→ **What is needed**
Reproduce exactly the section that begins at the line containing "pawlPin(), BLACK_STEEL, CROSS);" and ends at the line containing "import math", both lines included; omit all other lines.
# # # # # # #
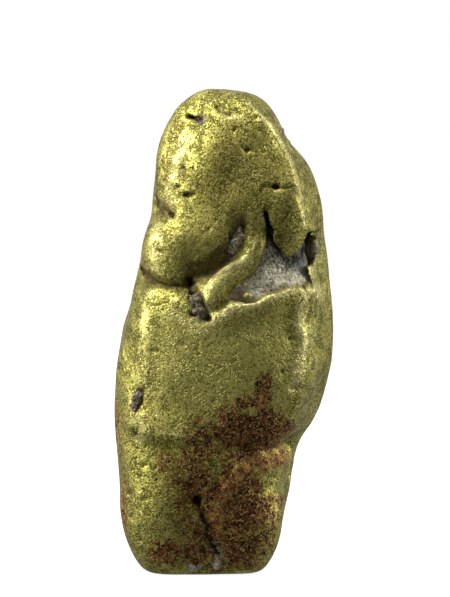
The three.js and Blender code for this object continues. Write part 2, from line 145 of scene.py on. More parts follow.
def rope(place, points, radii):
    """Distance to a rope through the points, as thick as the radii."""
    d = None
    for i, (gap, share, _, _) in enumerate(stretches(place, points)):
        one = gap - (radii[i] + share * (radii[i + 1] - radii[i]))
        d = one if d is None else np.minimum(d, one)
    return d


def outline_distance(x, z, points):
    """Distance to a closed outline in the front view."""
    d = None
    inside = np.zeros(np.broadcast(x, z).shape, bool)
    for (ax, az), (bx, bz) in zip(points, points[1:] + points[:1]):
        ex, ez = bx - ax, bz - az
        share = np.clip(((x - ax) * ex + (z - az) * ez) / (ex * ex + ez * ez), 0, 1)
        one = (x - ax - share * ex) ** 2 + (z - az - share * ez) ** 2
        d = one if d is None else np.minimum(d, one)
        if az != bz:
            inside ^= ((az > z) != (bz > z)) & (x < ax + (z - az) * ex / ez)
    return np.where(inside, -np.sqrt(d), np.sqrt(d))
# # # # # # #
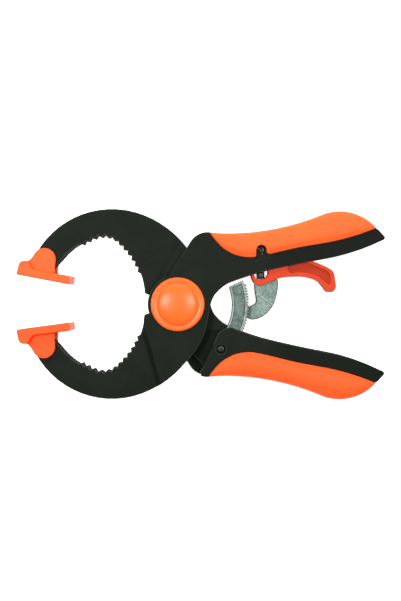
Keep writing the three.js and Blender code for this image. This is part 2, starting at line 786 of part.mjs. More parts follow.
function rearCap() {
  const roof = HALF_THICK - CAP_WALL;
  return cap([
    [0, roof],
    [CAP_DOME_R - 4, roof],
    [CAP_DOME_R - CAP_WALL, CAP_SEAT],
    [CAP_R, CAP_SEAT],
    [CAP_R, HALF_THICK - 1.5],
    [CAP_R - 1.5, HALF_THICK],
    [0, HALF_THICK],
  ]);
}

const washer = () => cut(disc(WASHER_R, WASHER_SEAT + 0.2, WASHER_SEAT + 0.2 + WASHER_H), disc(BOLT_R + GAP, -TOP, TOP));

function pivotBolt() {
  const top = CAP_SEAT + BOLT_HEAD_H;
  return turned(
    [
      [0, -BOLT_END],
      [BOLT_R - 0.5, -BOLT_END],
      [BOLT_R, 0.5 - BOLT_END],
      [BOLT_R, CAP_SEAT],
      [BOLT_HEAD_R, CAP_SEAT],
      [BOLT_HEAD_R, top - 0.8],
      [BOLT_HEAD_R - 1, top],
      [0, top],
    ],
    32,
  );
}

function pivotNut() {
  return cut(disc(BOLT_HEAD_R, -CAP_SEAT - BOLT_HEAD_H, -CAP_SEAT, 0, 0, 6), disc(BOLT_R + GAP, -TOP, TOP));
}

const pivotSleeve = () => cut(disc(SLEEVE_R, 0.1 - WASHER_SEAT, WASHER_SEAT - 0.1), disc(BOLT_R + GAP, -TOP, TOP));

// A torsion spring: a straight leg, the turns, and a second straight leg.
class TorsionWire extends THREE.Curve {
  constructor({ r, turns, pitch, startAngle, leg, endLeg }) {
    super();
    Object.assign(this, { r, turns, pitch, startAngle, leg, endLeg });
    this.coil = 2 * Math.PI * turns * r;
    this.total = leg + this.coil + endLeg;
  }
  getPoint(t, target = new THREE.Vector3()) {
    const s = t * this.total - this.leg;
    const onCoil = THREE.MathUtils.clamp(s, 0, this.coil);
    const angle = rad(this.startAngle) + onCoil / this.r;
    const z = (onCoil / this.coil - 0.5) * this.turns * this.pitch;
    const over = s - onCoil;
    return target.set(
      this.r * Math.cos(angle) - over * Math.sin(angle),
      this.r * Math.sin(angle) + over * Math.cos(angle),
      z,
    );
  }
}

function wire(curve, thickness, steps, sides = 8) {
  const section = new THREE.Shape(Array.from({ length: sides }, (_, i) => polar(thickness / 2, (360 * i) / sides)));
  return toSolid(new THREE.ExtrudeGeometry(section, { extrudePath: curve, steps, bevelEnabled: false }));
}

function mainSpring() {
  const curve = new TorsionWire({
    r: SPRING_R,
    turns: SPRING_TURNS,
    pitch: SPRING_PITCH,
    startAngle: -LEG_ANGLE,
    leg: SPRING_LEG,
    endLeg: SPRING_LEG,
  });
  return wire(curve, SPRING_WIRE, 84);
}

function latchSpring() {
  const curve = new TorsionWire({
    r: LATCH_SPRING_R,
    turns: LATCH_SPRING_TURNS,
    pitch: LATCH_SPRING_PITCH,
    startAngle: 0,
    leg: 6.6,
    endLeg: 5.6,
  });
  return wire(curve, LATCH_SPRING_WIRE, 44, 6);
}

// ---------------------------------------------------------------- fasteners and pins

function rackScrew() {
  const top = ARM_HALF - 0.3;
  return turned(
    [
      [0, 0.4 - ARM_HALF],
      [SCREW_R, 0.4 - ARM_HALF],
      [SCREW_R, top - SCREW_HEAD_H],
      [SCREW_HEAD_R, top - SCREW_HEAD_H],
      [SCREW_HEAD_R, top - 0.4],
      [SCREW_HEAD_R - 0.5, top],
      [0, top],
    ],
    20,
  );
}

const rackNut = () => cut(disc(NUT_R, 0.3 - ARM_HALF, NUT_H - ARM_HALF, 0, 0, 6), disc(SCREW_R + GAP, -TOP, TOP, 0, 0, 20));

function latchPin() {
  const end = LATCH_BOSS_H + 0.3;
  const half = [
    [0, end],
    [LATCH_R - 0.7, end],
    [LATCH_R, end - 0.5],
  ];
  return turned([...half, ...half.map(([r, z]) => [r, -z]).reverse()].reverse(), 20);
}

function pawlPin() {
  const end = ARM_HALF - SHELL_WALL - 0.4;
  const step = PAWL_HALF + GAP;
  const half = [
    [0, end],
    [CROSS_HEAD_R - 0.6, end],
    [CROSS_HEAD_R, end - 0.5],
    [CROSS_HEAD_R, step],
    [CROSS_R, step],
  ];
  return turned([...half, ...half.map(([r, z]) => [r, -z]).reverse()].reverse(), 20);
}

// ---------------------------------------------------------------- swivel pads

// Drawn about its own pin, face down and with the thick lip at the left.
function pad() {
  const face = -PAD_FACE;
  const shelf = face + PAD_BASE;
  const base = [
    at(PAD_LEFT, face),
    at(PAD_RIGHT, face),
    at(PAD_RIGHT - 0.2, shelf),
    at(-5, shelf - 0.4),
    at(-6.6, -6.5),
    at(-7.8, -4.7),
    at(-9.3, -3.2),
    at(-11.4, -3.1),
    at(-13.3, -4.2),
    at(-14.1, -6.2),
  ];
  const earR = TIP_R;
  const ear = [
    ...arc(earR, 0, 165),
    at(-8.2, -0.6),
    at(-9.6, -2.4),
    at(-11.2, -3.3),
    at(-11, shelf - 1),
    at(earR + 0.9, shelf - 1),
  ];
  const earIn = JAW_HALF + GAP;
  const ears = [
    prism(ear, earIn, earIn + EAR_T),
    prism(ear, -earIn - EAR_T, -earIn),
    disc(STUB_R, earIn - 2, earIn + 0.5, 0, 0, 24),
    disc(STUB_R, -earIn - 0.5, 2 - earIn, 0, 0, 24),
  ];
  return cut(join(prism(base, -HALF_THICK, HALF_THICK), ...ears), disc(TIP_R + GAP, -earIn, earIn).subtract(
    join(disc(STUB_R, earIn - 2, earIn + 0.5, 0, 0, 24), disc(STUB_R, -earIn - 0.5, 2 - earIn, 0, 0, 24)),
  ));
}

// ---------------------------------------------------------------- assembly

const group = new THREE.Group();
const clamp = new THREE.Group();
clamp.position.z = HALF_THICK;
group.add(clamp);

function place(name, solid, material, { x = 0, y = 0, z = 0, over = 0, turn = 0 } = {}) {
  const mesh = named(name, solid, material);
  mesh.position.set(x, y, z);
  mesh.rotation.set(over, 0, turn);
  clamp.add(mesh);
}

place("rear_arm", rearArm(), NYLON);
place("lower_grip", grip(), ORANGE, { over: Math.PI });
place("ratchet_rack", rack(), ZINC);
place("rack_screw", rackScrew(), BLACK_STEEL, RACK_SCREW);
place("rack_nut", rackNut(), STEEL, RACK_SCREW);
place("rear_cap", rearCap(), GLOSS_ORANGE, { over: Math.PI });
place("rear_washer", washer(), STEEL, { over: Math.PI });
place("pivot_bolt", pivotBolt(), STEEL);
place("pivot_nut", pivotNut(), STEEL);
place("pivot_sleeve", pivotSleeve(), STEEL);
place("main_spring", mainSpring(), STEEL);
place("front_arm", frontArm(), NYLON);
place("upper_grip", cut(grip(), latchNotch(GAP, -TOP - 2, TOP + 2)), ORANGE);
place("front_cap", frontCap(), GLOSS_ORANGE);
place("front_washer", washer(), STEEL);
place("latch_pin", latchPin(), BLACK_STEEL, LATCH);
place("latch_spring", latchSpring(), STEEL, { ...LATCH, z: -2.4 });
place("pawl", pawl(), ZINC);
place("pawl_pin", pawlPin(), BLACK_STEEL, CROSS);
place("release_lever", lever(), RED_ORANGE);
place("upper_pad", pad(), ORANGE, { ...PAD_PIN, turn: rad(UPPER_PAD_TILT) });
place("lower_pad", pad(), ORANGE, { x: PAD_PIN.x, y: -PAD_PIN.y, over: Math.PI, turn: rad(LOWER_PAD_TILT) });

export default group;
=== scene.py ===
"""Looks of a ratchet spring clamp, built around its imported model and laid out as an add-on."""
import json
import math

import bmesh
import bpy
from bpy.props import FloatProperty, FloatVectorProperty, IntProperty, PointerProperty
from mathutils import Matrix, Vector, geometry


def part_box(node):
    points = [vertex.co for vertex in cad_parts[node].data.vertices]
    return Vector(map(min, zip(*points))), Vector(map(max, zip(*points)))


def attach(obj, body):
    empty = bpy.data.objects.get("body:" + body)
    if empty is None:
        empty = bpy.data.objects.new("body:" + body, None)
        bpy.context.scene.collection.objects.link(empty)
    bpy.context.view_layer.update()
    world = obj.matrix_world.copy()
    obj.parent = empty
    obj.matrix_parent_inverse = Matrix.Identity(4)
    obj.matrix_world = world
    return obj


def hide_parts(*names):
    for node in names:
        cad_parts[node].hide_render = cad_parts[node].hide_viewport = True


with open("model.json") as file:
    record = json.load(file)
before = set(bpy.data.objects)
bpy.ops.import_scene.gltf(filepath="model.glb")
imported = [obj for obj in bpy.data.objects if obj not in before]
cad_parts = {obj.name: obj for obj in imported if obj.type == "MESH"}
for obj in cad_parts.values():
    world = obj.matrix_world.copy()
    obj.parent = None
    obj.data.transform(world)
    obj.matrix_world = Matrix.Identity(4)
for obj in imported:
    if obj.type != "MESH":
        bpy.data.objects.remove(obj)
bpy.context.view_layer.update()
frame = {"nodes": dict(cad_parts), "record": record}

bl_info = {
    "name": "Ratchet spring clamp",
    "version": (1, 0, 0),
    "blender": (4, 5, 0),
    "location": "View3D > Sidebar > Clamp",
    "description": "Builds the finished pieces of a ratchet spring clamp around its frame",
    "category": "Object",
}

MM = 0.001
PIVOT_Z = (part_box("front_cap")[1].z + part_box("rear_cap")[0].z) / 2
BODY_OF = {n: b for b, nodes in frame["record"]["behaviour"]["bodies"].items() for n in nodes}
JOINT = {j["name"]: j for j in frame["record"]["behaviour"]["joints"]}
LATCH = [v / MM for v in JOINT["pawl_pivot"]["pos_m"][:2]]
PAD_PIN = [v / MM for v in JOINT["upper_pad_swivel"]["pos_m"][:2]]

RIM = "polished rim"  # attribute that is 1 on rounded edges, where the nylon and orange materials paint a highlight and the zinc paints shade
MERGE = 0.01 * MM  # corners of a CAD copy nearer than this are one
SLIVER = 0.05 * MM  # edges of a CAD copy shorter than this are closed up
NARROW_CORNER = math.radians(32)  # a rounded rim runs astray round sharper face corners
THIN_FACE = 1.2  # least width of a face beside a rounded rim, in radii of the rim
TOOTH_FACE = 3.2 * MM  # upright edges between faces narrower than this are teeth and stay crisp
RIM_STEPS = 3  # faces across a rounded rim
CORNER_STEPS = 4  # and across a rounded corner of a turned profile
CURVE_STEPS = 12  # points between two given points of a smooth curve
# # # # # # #
→ **Solution below**
place("pawl_pin", pawlPin(), BLACK_STEEL, CROSS);
place("release_lever", lever(), RED_ORANGE);
place("upper_pad", pad(), ORANGE, { ...PAD_PIN, turn: rad(UPPER_PAD_TILT) });
place("lower_pad", pad(), ORANGE, { x: PAD_PIN.x, y: -PAD_PIN.y, over: Math.PI, turn: rad(LOWER_PAD_TILT) });

export default group;
=== scene.py ===
"""Looks of a ratchet spring clamp, built around its imported model and laid out as an add-on."""
import json
import math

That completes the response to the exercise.